Biggest Challenges: Contracts and standby letters of credit are standard practice in the U.S., but they aren't so common when selling commodities in China, Hudson says. And without a standby letter of credit attesting to the amount of business he had in the pipeline, Hudson couldn't obtain a loan from the Ex-Im Bank.
"It almost prohibited us from doing any business there by preventing borrowing significant amounts of money," he says. Ultimately, Hudson found a way around the problem by setting up his own intermediary company in Hong Kong. He then sold his pecans to the intermediary and used it to issue the necessary papers to secure a loan.
Hudson's advice: Because deals are sometimes based on personal honor rather than a formal contract, small businesses must be cautious. "If you are doing business with a Chinese businessman for many years, his word is as good as any contract," says Hudson. But until you develop a relationship of trust, "you have to be extremely careful." Hudson advises small-business owners to visit prospective customers in person to get to know them and require a larger initial deposit for the first few business exchanges.

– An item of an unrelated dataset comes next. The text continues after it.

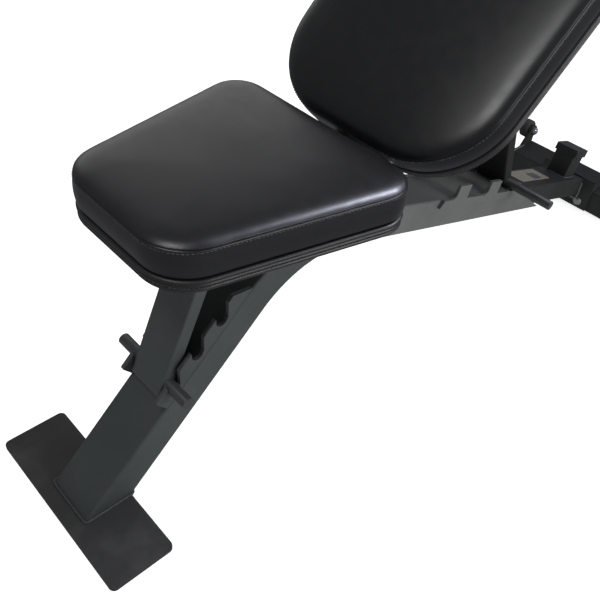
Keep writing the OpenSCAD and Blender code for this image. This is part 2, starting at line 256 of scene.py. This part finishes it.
SEAT_VINYL = upholstery_vinyl("vinyl_seat", "#161619", "#1a1a1d", 0.34, 0.08)
# Darker copy of the seat vinyl for the backrest: painted shade for its dimmer reflections.
BACK_VINYL_PAINTED_SHADE = upholstery_vinyl("vinyl_back_painted_shade", "#0b0c0f", "#0e0f12", 0.34, 0.08)
EDGE_VINYL = upholstery_vinyl("vinyl_edge", "#1c1c1e", "#212123", 0.42, 0.08)
# Lighter copy of the frame's one powder coat for the beam, back ladders, cheeks and welds: painted
# light for how brightly they are lit.
FRAME_COAT_PAINTED_LIGHT = powder_coat("powder_coat_frame_painted_light", "#565757", "#5e5f5e")
LEG_COAT = powder_coat("powder_coat_leg", "#393e3e", "#404444", 0.54, gloss=0.38)
# Darker copy of the frame's powder coat for the rear tube, stub post, saddle, foot tube and wheel
# brackets: painted shade.
REAR_COAT_PAINTED_SHADE = powder_coat("powder_coat_rear_painted_shade", "#272828", "#2d2e2e", 0.56, gloss=0.22)
FOOT_COAT = powder_coat("powder_coat_foot", "#2c2c2d", "#323233", 0.54, dust=0.1, gloss=0.38)
# Near-black copy of the frame's powder coat for the back strut: painted shade for the shadow under
# the backrest.
STRUT_COAT_PAINTED_SHADE = powder_coat("powder_coat_strut_painted_shade", "#171818", "#1d1e1e", 0.46, gloss=0.35)
BAR_COAT = powder_coat("powder_coat_bar", "#333536", "#3a3c3c", 0.46)
PAD_STEEL = powder_coat("powder_coat_pad_steel", "#303132", "#373839")
ZINC = zinc_plate("zinc_bolt")
SPACER = zinc_plate("zinc_spacer")
CAP_PLASTIC = moulded_plastic("plastic_cap", "#18191b", "#222325", 0.42)
HUB_PLASTIC = moulded_plastic("plastic_hub", "#4b4d50", "#5a5c5f", 0.45)
RUBBER = tread_rubber("rubber_tyre")
BOARD = pressed_board("board_underside")
THREAD_WITH_PAINTED_HIGHLIGHT = bonded_thread("thread_black_painted_highlight")
LABEL = label_paper("label_paper")
PATCH = moulded_plastic("label_grey_patch", "#4c4e4f", "#5a5c5d", 0.4)
FLOOR = studio_paper("backdrop_paper")


# ---------------------------------------------------------------- mesh helpers

def make_piece(name, verts, faces, material, body, smooth=True):
    """A mesh piece from points in metres in the bench's frame, riding on a body."""
    mesh = bpy.data.meshes.new(name)
    mesh.from_pydata([tuple(v) for v in verts], [], faces)
    mesh.validate()
    build = bmesh.new()
    build.from_mesh(mesh)
    bmesh.ops.recalc_face_normals(build, faces=build.faces)
    build.to_mesh(mesh)
    build.free()
    for face in mesh.polygons:
        face.use_smooth = smooth
    mesh.materials.append(material)
    piece = bpy.data.objects.new(name, mesh)
    bpy.context.scene.collection.objects.link(piece)
    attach(piece, body)
    return piece


def loft(rings, closed=True):
    """Faces between rings of equal counts, each ring a closed loop."""
    count = len(rings[0])
    verts = [p for ring in rings for p in ring]
    faces = []
    last = count if closed else count - 1
    for r in range(len(rings) - 1):
        for i in range(last):
            j = (i + 1) % count
            faces.append((r * count + i, r * count + j, (r + 1) * count + j, (r + 1) * count + i))
    return verts, faces


def sweep(path, radius, sides=8, closed=False, lumps=0.0, lump_pitch=3.2):
    """A tube along points in metres, lumpy like a weld bead when lumps is set."""
    points = [Vector(p) for p in path]
    count = len(points)
    rings, travelled = [], 0.0
    up = None
    for i, point in enumerate(points):
        ahead = points[(i + 1) % count] if closed or i < count - 1 else point
        behind = points[i - 1] if closed or i > 0 else point
        along = (ahead - behind).normalized()
        if up is None:
            up = along.orthogonal().normalized()
        up = (up - along * up.dot(along)).normalized()
        side = along.cross(up)
        if i:
            travelled += (point - points[i - 1]).length
        size = radius
        if lumps:
            size *= 1 - lumps + lumps * abs(math.sin(math.pi * travelled / (lump_pitch * MM)))
            size *= 1 + 0.18 * noise.noise(point * 180)
        rings.append([point + (up * math.cos(a) + side * math.sin(a)) * size
                      for a in (2 * math.pi * k / sides for k in range(sides))])
    if closed:
        rings.append(rings[0])
    verts, faces = loft(rings)
    if closed:
        kept = len(verts) - sides
        verts = verts[:kept]
        faces = [tuple(v % kept for v in face) for face in faces]
    else:
        faces.append(tuple(range(sides))[::-1])
        faces.append(tuple(range(len(verts) - sides, len(verts))))
    return verts, faces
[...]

Signature Systems Group LLC, a New York-based specialty flooring manufacturer, shows what a difference an export strategy can make. Before it started exporting to Argentina six years ago, it was generating $10 million in annual sales with a staff of 10. Today, it operates six offices, including one in northern England, and employs 50 people. About a third of its annual sales of $45 million come from exports to 45 countries.
The bulk of the company's export sales come from South America, where it does business in seven countries and has learned some important lessons--from overcoming cultural challenges to dealing with bureaucracy and red tape. Along the way, Signature Systems' senior vice president of sales, whose family is from Buenos Aires, has provided an insider's perspective and valuable local connections.
Biggest Challenges: Even with that inside connection, Signature Systems still had plenty of legwork to make sure it complied with local regulations for everything from fire ratings to safety standards. Adjusting to differences in negotiation styles also took time. "In South America, the best business deals are done face-to-face," says Arnon Rosan, president and CEO of Signature Systems. "More than any region, they want to … size you up in person."
Rosan also had to be mindful of potential legal trouble in some countries, such as requests from government-paid employees for a commission in exchange for more business. While questionable practices aren't rampant, he says, small business owners still should become well acquainted with the Foreign Corrupt Practices Act and understand the kinds of transactions to avoid.
Rosan's Advice: To build a reputable distributor network, Rosan suggests that small companies explore websites of similar businesses for distributor information. For example, Rosan looked for businesses distributing products for the oil and gas industry who were not only more likely to buy his oilfield rig mats, but also had already been vetted by another company. "It's a nice trick to getting an established dealer network fairly quickly," he says.
Europe, South Africa and Mexico
Theoharris Christo (known professionally only by his last name) opened his Christo Fifth Avenue hair salon in 2002, but now does business well beyond the bustling streets of midtown Manhattan. The Cyprus native used his understanding of the Greek culture and market to start his hair-care products export business in Greece in 2006. Since then, he has expanded to South Africa, as well as Russia and Mexico, his two largest export markets. Christo's five product lines focus on curly hair and include shampoos, conditioners and styling tools.
Christo says his hair care and styling classes and demonstrations at international beauty shows have generated valuable word-of-mouth promotion in expanding export sales. He works only with distributors willing to export products themselves so that he doesn't have to deal with the complications of customs and shipping. "They know their people and their market better than me," he says.
Biggest Challenges: Regulations regarding product ingredients and packaging information demand close attention because they vary from country to country. For example, when Christo broke into the Russian market last summer, he had to find substitutes for prohibited ingredients and ensure that the information on the bottles satisfied the Russian Federation for Hair and Cosmetics requirements. Because developing new products to meet local requirements can be expensive, ranging from $6,000 to $20,000, Christo requires distributors to cover the cost.
Christo's Advice: Christo advises small businesses to seek export experts for guidance. He works with both a lawyer and chemist familiar with regulations in his export markets. He also stays focused on quality, sticking to U.S.-made ingredients and resisting the temptation to buy cheaper materials from other countries. "The Europeans like American products," he says. But "they don't like mass production. They like quality."